AbbVie Inc. raised the price of its anti-inflammatory drug Humira by 7%; Bristol-Myers Squibb Co. raised the price for blood-thinner Eliquis, which it co-markets with Pfizer Inc., by 6%; and Eli Lilly & Co. raised the price of its diabetes medicine Trulicity by 5%.
AbbVie declined to comment. A Bristol-Myers spokesman said that it expects its net prices to be flat in 2022, and that its "list prices remain below inflation" and the increases were made only for medicines with ongoing clinical research. A Lilly spokeswoman said that its price increases "were on average lower than industry peers with medicines in similar therapeutic areas."
There were some large price increases. AmerisourceBergen Corp.’s Blue Point Laboratories, a seller of generic drugs, more than doubled the price of the cancer chemotherapy drug cisplatin to $30. An Amerisource spokeswoman said Blue Point buys generic drugs from manufacturers and sells them under its own brand name, and its list price "mirrors and is anchored to" the list price set by its supplier.
Exelan Pharmaceuticals Inc. raised the price of its generic lisinopril to treat high blood pressure by 536% to a range of $6.17 to $549.85, depending on the dosage and package size.
Exelan President Brian Christensen said in an email that the price increase is only a placeholder that doesn’t reflect the price that purchasers will pay. Exelan only sells drugs to government agencies, which pay a price set under a national contract, he said.
Pfizer raised prices by an average 3.2% on 219 drugs. On some of the company’s biggest-selling products, increases were higher.
The price of Ibrance, Pfizer’s cancer drug with $2.5 billion in U.S. sales through the third quarter of last year, went up 6.9%. The company also raised prices by 6.9% for its Prevnar vaccines, which protect against bacterial infections and had $2.1 billion in U.S. sales through the third quarter.
The price of Xeljanz, Pfizer’s rheumatoid arthritis treatment that had $1.1 billion in U.S. sales through the third quarter, went up 5.5%.
"For the past three years, our net prices—the prices we actually receive for our medications—has fallen due to higher rebates and discounts paid to insurance companies and pharmacy-benefit managers," Pfizer said.
Swiss drugmaker Novartis AG raised prices an average of 5.7% on 17 drugs.
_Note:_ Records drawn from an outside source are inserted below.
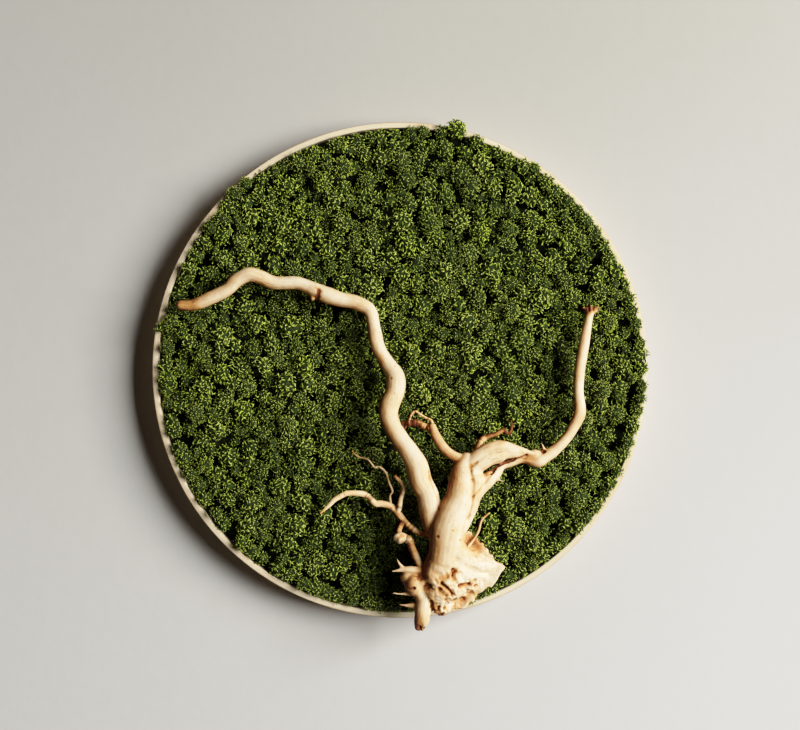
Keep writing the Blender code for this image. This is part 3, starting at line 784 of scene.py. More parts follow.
class Heap:
    """Many small closed shapes, gathered to be joined in one mesh."""

    def __init__(self) -> None:
        """Starts with no shapes."""
        self.places: list[np.ndarray] = []
        self.faces: list[np.ndarray] = []
        self.tips: list[np.ndarray] = []
        self.tones: list[np.ndarray] = []
        self.count = 0

    def add(self, places: np.ndarray, faces: np.ndarray, tips: np.ndarray, tones: np.ndarray) -> None:
        """Adds a batch of shapes.

        Args:
            places: n vertex places.
            faces: triangles, numbered within the batch.
            tips: n heights along the fingers.
            tones: n tones.
        """
        self.places.append(places)
        self.faces.append(faces + self.count)
        self.tips.append(tips)
        self.tones.append(tones)
        self.count += len(places)

    def joined(self, name: str, places: np.ndarray) -> bpy.types.Mesh:
        """Joins the shapes.

        Args:
            name: the mesh's name.
            places: every vertex's final place.

        Returns:
            The mesh.
        """
        corners = np.concatenate(self.faces)
        mesh = bpy.data.meshes.new(name)
        mesh.vertices.add(len(places))
        mesh.vertices.foreach_set("co", places.astype(np.float32).ravel())
        mesh.loops.add(corners.size)
        mesh.loops.foreach_set("vertex_index", corners.astype(np.int32).ravel())
        mesh.polygons.add(len(corners))
        mesh.polygons.foreach_set("loop_start", np.arange(0, corners.size, 3, dtype=np.int32))
        mesh.update(calc_edges=True)
        store(mesh, "tip", np.concatenate(self.tips))
        store(mesh, "tone", np.concatenate(self.tones))
        return mesh


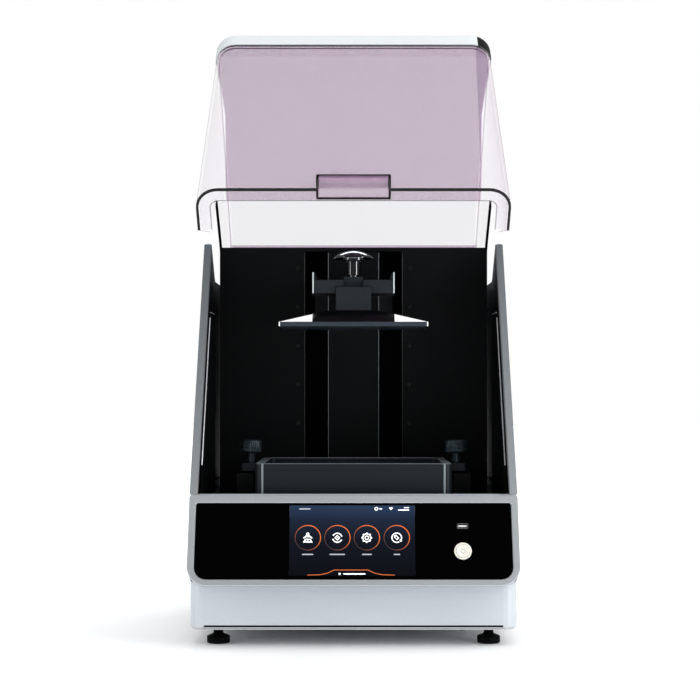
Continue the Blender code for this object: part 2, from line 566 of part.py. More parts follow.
def make_works():
    """The power supply, main board, exhaust fan and mains inlet inside the base."""
    floor = BASE_BOTTOM + BASE_WALL + GAP
    block("power_supply", (-185, 120, floor), (-125, 320, -112), METAL, edge=1.5, segments=1)
    board = block("main_board", (80, 240, -152), (185, 380, -150), BOARD)
    for k, (x, y, size, tall) in enumerate(((110, 290, 14, 6), (150, 340, 9, 10), (160, 270, 8, 14))):
        join(board, block(f"chip_{k}", (x - size, y - size, -151), (x + size, y + size, -150 + tall)))
    for k, x in enumerate((90, 175)):
        join(board, block(f"standoff_{k}", (x - 3, 250, floor), (x + 3, 256, -151)))
    back = BASE_REAR - BASE_WALL - GAP
    front = back - FAN_DEPTH
    square = oblong(FAN_X - FAN_HALF, FAN_Z - FAN_HALF, FAN_X + FAN_HALF, FAN_Z + FAN_HALF, 5, 2)
    frame = plate("fan_frame", [square, circle(FAN_X, FAN_Z, FAN_HALF - 2, 24)], -back, -front, "front", PLASTIC)
    for angle in (45, 135):
        spoke = block(f"fan_spoke_{angle}", (-FAN_HALF - 0.5, -1.2, -2), (FAN_HALF + 0.5, 1.2, 2))
        spoke.location = Vector((FAN_X, front + 1.3, FAN_Z)) * MM
        spoke.rotation_euler.y = math.radians(angle)
        join(frame, spoke)
    join(frame, rod("fan_stator", (FAN_X, front + 2, FAN_Z), 14, 3.8, "y"))
    middle = (front + 4.5 + back - 2) / 2
    rotor = rod("fan_rotor", (FAN_X, middle, FAN_Z), 15, back - front - 6.5, "y", PLASTIC)
    for k in range(7):
        blade = block(f"fan_blade_{k}", (12, -5.5, -0.8), (FAN_HALF - 3.5, 5.5, 0.8))
        turn = Matrix.Rotation(2 * math.pi * k / 7, 4, "Y") @ Matrix.Rotation(math.radians(35), 4, "X")
        blade.matrix_local = Matrix.Translation(Vector((FAN_X, middle, FAN_Z)) * MM) @ turn
        join(rotor, blade)
    x, z = INLET_X, POWER_Z
    inlet = block("mains_inlet", (x - 13.7, 404, z - 9.7), (x + 13.7, BASE_REAR + 1.5, z + 9.7), PLASTIC)
    cut(inlet, block("inlet_room", (x - 11, 410, z - 7.5), (x + 11, 440, z + 7.5)))
    for k, (pin_x, pin_z) in enumerate(((-7, 0.5), (0, 2.5), (7, 0.5))):
        pin = (x + pin_x - 1, 408, z + pin_z - 2), (x + pin_x + 1, 424, z + pin_z + 2)
        join(inlet, block(f"inlet_pin_{k}", *pin))
    pivot = empty("switch_pivot", (SWITCH_X, SWITCH_Y, z), SWITCH_TILT, datum)
    block("power_switch", (-6.6, -6, -8.5), (6.6, 6, 8.5), PLASTIC, pivot, 0.8, 1)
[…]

It increased prices by 7% for Cosentyx, a psoriasis treatment with $2.1 billion in U.S. sales through the third quarter of last year, and Entresto, a heart-failure medication that had $1.2 billion in U.S. sales over the same period.
A Novartis spokeswoman said the company would raise prices for only 4% of its U.S. product portfolio. "After significant discounts and rebates paid to commercial and government payers, we expect the average net price increase to be significantly less across our portfolio," the spokeswoman said.
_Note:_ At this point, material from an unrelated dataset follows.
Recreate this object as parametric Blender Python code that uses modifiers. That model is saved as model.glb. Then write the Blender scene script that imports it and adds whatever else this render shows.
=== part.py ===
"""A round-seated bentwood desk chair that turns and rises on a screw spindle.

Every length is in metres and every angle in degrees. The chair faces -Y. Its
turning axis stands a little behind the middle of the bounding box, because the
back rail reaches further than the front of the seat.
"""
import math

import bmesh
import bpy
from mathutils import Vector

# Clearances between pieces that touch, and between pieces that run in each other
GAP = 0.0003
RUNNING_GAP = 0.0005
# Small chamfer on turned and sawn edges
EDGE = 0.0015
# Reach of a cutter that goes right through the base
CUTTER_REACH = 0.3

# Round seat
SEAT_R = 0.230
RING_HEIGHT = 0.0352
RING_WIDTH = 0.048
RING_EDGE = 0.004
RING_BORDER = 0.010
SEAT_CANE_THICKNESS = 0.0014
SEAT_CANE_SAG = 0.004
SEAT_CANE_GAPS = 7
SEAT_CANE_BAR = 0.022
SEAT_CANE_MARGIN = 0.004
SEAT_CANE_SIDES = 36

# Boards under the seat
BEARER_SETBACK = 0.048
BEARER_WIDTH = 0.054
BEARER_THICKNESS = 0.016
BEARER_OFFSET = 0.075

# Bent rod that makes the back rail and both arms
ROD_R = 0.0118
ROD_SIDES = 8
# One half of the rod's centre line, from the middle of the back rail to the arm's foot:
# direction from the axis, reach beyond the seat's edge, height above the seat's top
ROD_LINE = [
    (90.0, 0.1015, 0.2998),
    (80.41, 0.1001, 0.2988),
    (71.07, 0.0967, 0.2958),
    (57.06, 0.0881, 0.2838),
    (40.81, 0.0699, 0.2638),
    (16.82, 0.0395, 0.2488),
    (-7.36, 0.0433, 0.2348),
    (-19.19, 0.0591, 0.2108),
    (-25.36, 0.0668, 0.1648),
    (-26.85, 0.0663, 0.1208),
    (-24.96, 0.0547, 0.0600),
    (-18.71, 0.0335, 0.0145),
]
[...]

Gilead Sciences Inc., maker of infectious-disease drugs, raised prices 5.6% across 11 products, including its HIV blockbusters Biktarvy, which had $4.9 billion in U.S. sales through the third quarter of last year, and Genvoya, which had $1.6 billion in U.S. sales over the same period.
A Gilead spokesman said that it decided to implement the price increases "after a detailed review of how best to advance new therapeutic options to address unmet medical need while ensuring affordability and access for the patients we serve." The company expects net prices of its HIV drugs to decline because of increased rebates and discounts, the spokesman said.